Sometime a _cat/nodes call takes 45-90 seconds or more to complete.
Searches are fast.
The setup is:
12 data nodes (9 hot, 3 warm),
2 client nodes (kibana)
- Searchguard security
10k shards, 3k indices. Some of the indices (cc. 10 pct) are shrunk and frozen.
3 data nodes are receiving events from Logstash instances and one of them is busy rejecting invalid JSON data (cannot put a JSON into a text field), one of them has a threadpool queue full with managament events.
This latter one has gc kicking in every few minutes with 3-400ms/1s overhead, but Cerebro shows only a cc. 40% heap usage. (It has 24 GB heap allocated.)

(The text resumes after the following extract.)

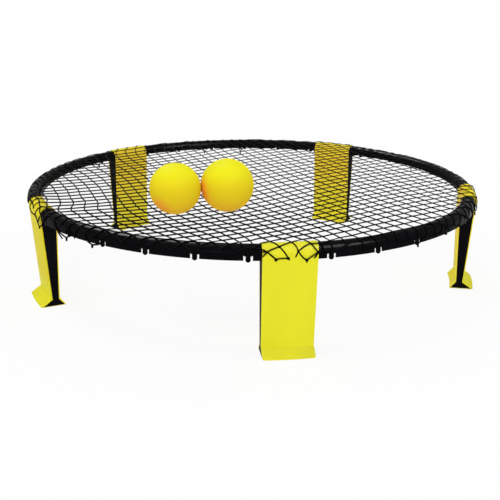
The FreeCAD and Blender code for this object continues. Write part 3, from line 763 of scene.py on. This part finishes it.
class RoundnetColours(bpy.types.PropertyGroup):
    rim: colour("Rim", "Black of the rim", (0.0030, 0.0026, 0.0034))
    rim_rub: colour("Rim rub marks", "Where cords rubbed the rim", (0.0055, 0.0052, 0.0062))
    core: colour("Leg core", "Black of the leg's core", (0.0030, 0.0024, 0.0036))
    core_scuff: colour("Leg core scuffs", "Lighter haze on the core", (0.0045, 0.004, 0.005))
    cover: colour("Leg cover", "Yellow of the leg's outside", (0.757, 0.724, 0.025))
    cover_shade: colour("Leg cover shade", "Duller yellow in patches", (0.732, 0.695, 0.023))
    # Painted shade of the side legs: a deeper gold, darker on the left
    cover_left_painted_shade: colour("Leg cover, left", "Yellow of the legs on the left", (0.735, 0.625, 0.014))
    cover_right_painted_shade: colour("Leg cover, right", "Yellow of the legs on the right", (0.86, 0.70, 0.018))
    # Painted shade of the inner side: a deeper gold, more orange up high
    cover_inside_painted_shade: colour("Leg cover inside", "Gold of the leg's inner side", (0.98, 0.71, 0.048))
    cover_inside_low_painted_shade: colour("Leg cover inside, low", "Inner side near the foot", (0.875, 0.76, 0.041))
    cover_scuff: colour("Leg cover scuffs", "Pale scuffs", (0.81, 0.78, 0.07))
    cord: colour("Cord", "Black of the net", (0.0032, 0.0028, 0.0036))
    cord_gap: colour("Cord gaps", "Between the cord's strands", (0.0012, 0.001, 0.0014))
    cord_bloom: colour("Cord bloom", "Dusty parts of the cord", (0.006, 0.0055, 0.0065))
    # The balls' yellows from top to bottom are painted shade: warmer and more orange lower down
    ball: colour("Ball", "Yellow of the balls", (0.845, 0.80, 0.012))
    ball_middle_painted_shade: colour("Ball's middle", "Yellow half way up", (0.84, 0.63, 0.016))
    ball_low_painted_shade: colour("Ball's lower side", "Warmer yellow low down", (1.0, 0.575, 0.032))
    # Painted orange bounce light and shade, where the balls touch
    ball_painted_bounce: colour("Ball's warm patches", "Orange where the balls rub", (1.0, 0.37, 0.04))
    ball_rub: colour("Ball rub", "Rubbed patches", (0.84, 0.72, 0.02))
    steel: colour("Clip steel", "The hinge clips", (0.56, 0.56, 0.57))
    valve: colour("Valve", "The balls' valves", (0.02, 0.02, 0.02))


class RoundnetStageSettings(bpy.types.PropertyGroup):
    lens: number("Lens", "Focal length", 62.115, unit="CAMERA")
    sky: number("Sky", "Strength of the soft light all round", 0.77)
    key: number("Key lamp", "Strength of the lamp above", 0.58)
    fill: number("Fill lamps", "Strength of the two lamps in front", 0.72)
    glint: number("Glints", "Strength of the two lamps that only gloss shows", 4.0)
    shadow: number("Shadow", "How much of the shadow the floor keeps", 0.12,
                   min=0.0, max=1.0, subtype="FACTOR")


# Operators

class RoundnetStage(bpy.types.Operator):
    """Makes the white floor, the soft light and the camera"""

    bl_idname = "roundnet.stage"
    bl_label = "Stage and camera"

    def execute(self, context):
        scene, settings = context.scene, context.scene.roundnet_stage
        scene.view_settings.view_transform = "Standard"
        mesh = bpy.data.meshes.new("floor")
        mesh.from_pydata([(x * FLOOR_REACH, y * FLOOR_REACH, FLOOR_LEVEL)
                          for x, y in ((-1, -1), (1, -1), (1, 1), (-1, 1))], [], [(0, 1, 2, 3)])
        floor = in_scene("floor", mesh)
        mesh.materials.append(self.floor_material(settings))
        self.world(scene, settings)
        for name, setting, share, towards, width in LAMPS:
            lamp = self.lamp(name, towards, getattr(settings, setting) * share, width)
            lamp.visible_diffuse = setting != "glint"
        self.camera(scene, settings)
        return {"FINISHED"}

    def floor_material(self, settings):
        """White to the eye and to gloss, with part of the real shadow mixed in."""
        finish = Finish("floor", (0.98, 0.98, 0.98), 0.8, specular=0.0)
        share = finish.maths("MULTIPLY", finish.seen(), 1.0 - settings.shadow)
        white = finish.add("Emission", Color=(1, 1, 1), Strength=1.0)
        blend = finish.add("MixShader", Fac=share)
        finish.feed(blend.inputs[1], finish.surface.outputs[0])
        finish.feed(blend.inputs[2], white.outputs[0])
        finish.feed(finish.nodes["Material Output"].inputs["Surface"], blend.outputs[0])
        return finish.material

    def world(self, scene, settings):
        """Soft light all round, white where it is seen or mirrored."""
        world = scene.world = bpy.data.worlds.new("studio")
        world.use_nodes = True
        sky = Nodes(world.node_tree)
        back = sky.nodes["Background"].inputs
        sky.feed(back["Color"], (1, 1, 1))
        sky.feed(back["Strength"], sky.band(sky.seen(), (0.0, 1.0), (settings.sky, 1.0)))

    def lamp(self, name, towards, strength, width):
        """An even light from one direction, as soft as its width in degrees."""
        data = bpy.data.lights.new(name, "SUN")
        data.energy = strength
        data.angle = math.radians(width)
        lamp = in_scene(name, data)
        lamp.matrix_world = Vector(towards).to_track_quat("Z", "Y").to_matrix().to_4x4()
        return lamp

    def camera(self, scene, settings):
        """The photograph's view: place, direction and a small roll."""
        data = bpy.data.cameras.new("camera")
        data.sensor_width = 36.0
        data.lens = settings.lens
        ahead = Vector(CAMERA_AHEAD).normalized()
        right = ahead.cross(Vector((0, 0, 1))).normalized()
        up = right.cross(ahead)
        cos, sin = math.cos(CAMERA_ROLL), math.sin(CAMERA_ROLL)
        turn = Matrix((right * cos + up * sin, up * cos - right * sin, -ahead)).transposed().to_4x4()
        scene.camera = in_scene("camera", data)
        scene.camera.matrix_world = Matrix.Translation(CAMERA_PLACE) @ turn


class RoundnetRim(bpy.types.Operator):
    """Gives the rim sections and hinge clips their finishes"""

    bl_idname = "roundnet.rim"
    bl_label = "Rim and clips"

    def execute(self, context):
        colours = context.scene.roundnet_colours
        finish_nodes("rim_section_", rim_material(colours))
        finish_nodes("hinge_clip_", clip_material(colours))
        return {"FINISHED"}


class RoundnetLegs(bpy.types.Operator):
    """Gives the legs' cores and covers their finishes"""

    bl_idname = "roundnet.legs"
    bl_label = "Legs"

    def execute(self, context):
        colours = context.scene.roundnet_colours
        finish_nodes("leg_core_", core_material(colours))
        finish_nodes("leg_cover_", cover_material(colours))
        return {"FINISHED"}


class RoundnetBalls(bpy.types.Operator):
    """Gives the balls and their valves their finishes"""

    bl_idname = "roundnet.balls"
    bl_label = "Balls"

    def execute(self, context):
        colours = context.scene.roundnet_colours
        finish_nodes("ball_", ball_material(colours))
        finish_nodes("valve_", valve_material(colours))
        return {"FINISHED"}


class RoundnetNet(bpy.types.Operator):
    """Knots the stretched net, hangs its edge over the rim and the legs' heads and hooks it on"""

    bl_idname = "roundnet.net"
    bl_label = "Net and edge loops"

    def execute(self, context):
        settings = context.scene.roundnet_net
        material = cord_material(context.scene.roundnet_colours)
        there, links, along_u, along_v, nodes, move, fixed = net_layout(
            settings.jitter, settings.reach, settings.head_reach, settings.seed)
        sheaf, places = Sheaf(), nodes + move
        total = self.cords(sheaf, (along_u, along_v), move, settings)
        self.knots(sheaf, places, there, links, settings)
        total += self.tails(sheaf, places[there & (links == 2) & ~fixed], settings)
        total += self.drops(sheaf, settings)
        net = sheaf.make("net_cords")
        net.data.materials.append(material)
        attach(net, "rim")
        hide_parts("net")
        loops = self.loops(settings)
        loops.data.materials.append(material)
        return {"FINISHED"}

    def cords(self, sheaf, joined, move, settings):
        """Both families of cords between knots. A cord's points follow its count, moved as the two
        knots beside them are, and near the edge it bows. Returns the cords' length."""
        total = 0.0
        rng = np.random.default_rng(settings.seed + 3)
        fine_u, fine_v = (knots[0] + np.arange((len(knots) - 1) * STEPS + 1) / STEPS
                          for knots in (KNOTS_U, KNOTS_V))
        for u, v, joints, moves in ((KNOTS_U, fine_v, joined[1], move),
                                    (fine_u, KNOTS_V, joined[0].T, move.transpose(1, 0, 2))):
            x, y, _ = place(*np.meshgrid(u, v, indexing="ij"))
            if u is fine_u:
                x, y = x.T, y.T
            share = (np.arange(x.shape[1]) % STEPS) / STEPS
            low = np.arange(x.shape[1]) // STEPS
            high = np.minimum(low + 1, moves.shape[1] - 1)
            shift = moves[:, low] * (1 - share)[None, :, None] + moves[:, high] * share[None, :, None]
            bow = smooth((np.hypot(x, y) - TUBE_RING) / SLACK_RUN) * np.sin(math.pi * share)
            shift += rng.normal(0, 1, moves.shape)[:, low] * (settings.slack * bow)[..., None]
            for row, joint in enumerate(joints):
                for first, last in runs(joint):
                    part = slice(first * STEPS, last * STEPS + 1)
                    line = np.stack([x[row, part], y[row, part]], -1) + shift[row, part]
                    total += self.strand(sheaf, line, settings)
        return total

    def knots(self, sheaf, places, there, links, settings):
        """A knot at each crossing, larger on the edge and where the net is bunched up."""
        centres, normals, wide, tall = on_the_set(places[there], settings.cord)
        turns = np.random.default_rng(settings.seed + 1).uniform(0, math.pi, len(centres))
        heft = np.ones(links.shape)
        heft[in_grid(*BIG_KNOTS.T)] = BIG_KNOT
        size = np.where(links[there] < 4, settings.edge_knot, settings.knot)
        bulk = heft[there] * size / settings.cord
        sheaf.knots(centres, normals, wide * bulk, tall * KNOT_HEIGHT * bulk, turns)

    def tails(self, sheaf, places, settings):
        """A short end of cord past each loose edge knot, pointing away from the net, then the loose
        ends on the heads and the slack cord. Returns their length."""
        rng = np.random.default_rng(settings.seed + 2)
        outwards = unit(places)
        aside = np.stack([-outwards[:, 1], outwards[:, 0]], -1)
        slant, uneven = 0.5, 0.3
        way = unit(outwards + aside * rng.normal(0, slant, len(places))[:, None])
        long = settings.tail * rng.uniform(1 - uneven, 1 + uneven, len(places))
        legs = LOOSE_ENDS[:, 0]
        starts = np.concatenate([places, on_head(legs, LOOSE_ENDS[:, 1:3])])
        ends = np.concatenate([places + way * long[:, None], on_head(legs, LOOSE_ENDS[:, 3:])])
        taper = np.array([1, 1, 1, 0.95, 0.8])
        steps = np.linspace(0, 1, len(taper))[None, :, None]
        for line in starts[:, None] + (ends - starts)[:, None] * steps:
            self.strand(sheaf, line, settings, taper=taper)
        leg, line = SLACK_CORD
        spare = self.strand(sheaf, on_head(leg, rounded(line)), settings)
        return np.linalg.norm(ends - starts, axis=1).sum() + spare

    def drops(self, sheaf, settings):
        """The low loose knots, each on its two cords and with a short frayed end below, and the stray
        cord. Returns the cords' length."""
        low = past_ring([knot for knot, _, _ in DROPS])
        centres, normals, wide, _ = on_the_set(low, settings.cord)
        sheaf.knots(centres, normals, wide * settings.knot / settings.cord, wide * LOW_KNOT_HEIGHT,
                    np.arctan2(low[:, 1], low[:, 0]))
        lines = [(STRAY_CORD, LOW_CORD)]
        for knot, *sides in DROPS:
            lines += [((knot, *side), LOW_CORD) for side in sides]
            lines.append(((knot, (knot[0], knot[1] + FRAYED_LENGTH)), FRAYED_CORD))
        return sum(self.strand(sheaf, rounded(past_ring(line)), settings, bulk) for line, bulk in lines)

    def strand(self, sheaf, line, settings, bulk=1.0, taper=1.0):
        """One cord along a flat line, laid on the set. Returns its length."""
        points, normals, wide, tall = on_the_set(line, settings.cord * bulk)
        sheaf.tube(points, normals, wide * taper, tall * taper, settings.sides)
        return np.linalg.norm(np.diff(points, axis=0), axis=1).sum()

    def loops(self, settings):
        """The loops that hold the net's edge on the rim's hooks."""
        sheaf = Sheaf()
        line = hook_loops(settings.loop)
        for turn in HOOKS:
            ahead, across = ways(turn)
            up = np.array([0, 0, 1.0])
            points = across * line[:, :1] + ahead * line[:, 1:2] + up * line[:, 2:]
            middle = ahead * LOOP_MIDDLE[0] + up * LOOP_MIDDLE[1]
            radius = settings.loop
            sheaf.tube(points, unit(points - middle), radius, radius, sides=6, closed=True)
        loops = sheaf.make("net_edge_loops")
        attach(loops, "rim")
        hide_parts("net_hook_loops")
        return loops


class RoundnetPanel(bpy.types.Panel):
    """Lists the steps that build the roundnet set"""

    bl_idname = "VIEW3D_PT_roundnet"
    bl_label = "Roundnet set"
    bl_space_type = "VIEW_3D"
    bl_region_type = "UI"
    bl_category = "Roundnet"

    def draw(self, context):
        for step in STEPS_IN_ORDER:
            self.layout.operator(step.bl_idname)
        for group in GROUPS:
            box = self.layout.box()
            settings = getattr(context.scene, group)
            for name in settings.bl_rna.properties.keys():
                if name not in ("rna_type", "name"):
                    box.prop(settings, name)


STEPS_IN_ORDER = (RoundnetStage, RoundnetRim, RoundnetLegs, RoundnetNet, RoundnetBalls)
GROUPS = {"roundnet_net": RoundnetNetSettings, "roundnet_colours": RoundnetColours,
          "roundnet_stage": RoundnetStageSettings}


def register():
    for name, group in GROUPS.items():
        bpy.utils.register_class(group)
        setattr(bpy.types.Scene, name, bpy.props.PointerProperty(type=group))
    for step in (*STEPS_IN_ORDER, RoundnetPanel):
        bpy.utils.register_class(step)


def unregister():
    for step in (RoundnetPanel, *reversed(STEPS_IN_ORDER)):
        bpy.utils.unregister_class(step)
    for name, group in GROUPS.items():
        delattr(bpy.types.Scene, name)
        bpy.utils.unregister_class(group)


def main():
    """Makes the set."""
    register()
    bpy.ops.roundnet.stage()
    bpy.ops.roundnet.rim()
    bpy.ops.roundnet.legs()
    bpy.ops.roundnet.net()
    bpy.ops.roundnet.balls()


if __name__ == "__main__":
    main()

A cluster restart solves the problem intermittently then everything starts to slow down again.
Hot threads is not very helpful to me, transport_worker threads are culprits where there is high cpu usage.
Otherwise Cerebro shows a green and working cluster.
One more thing I noticed: shard recovery after cluster restart... especially after it got to 'yellow' state was painfully slow.
_cat/threadpool shows 0 everywhere except for the 2 aforementioned nodes:
datanode1.write - 1 active, 3509 rejected
datanode2.management - 1-5 active, 50-300 queued
rest of the nodes - 0 or 1 active 0 queue 0 rejected
Any idea/advice to where to go from here? What are those queued management operations, can I check/view them somehow?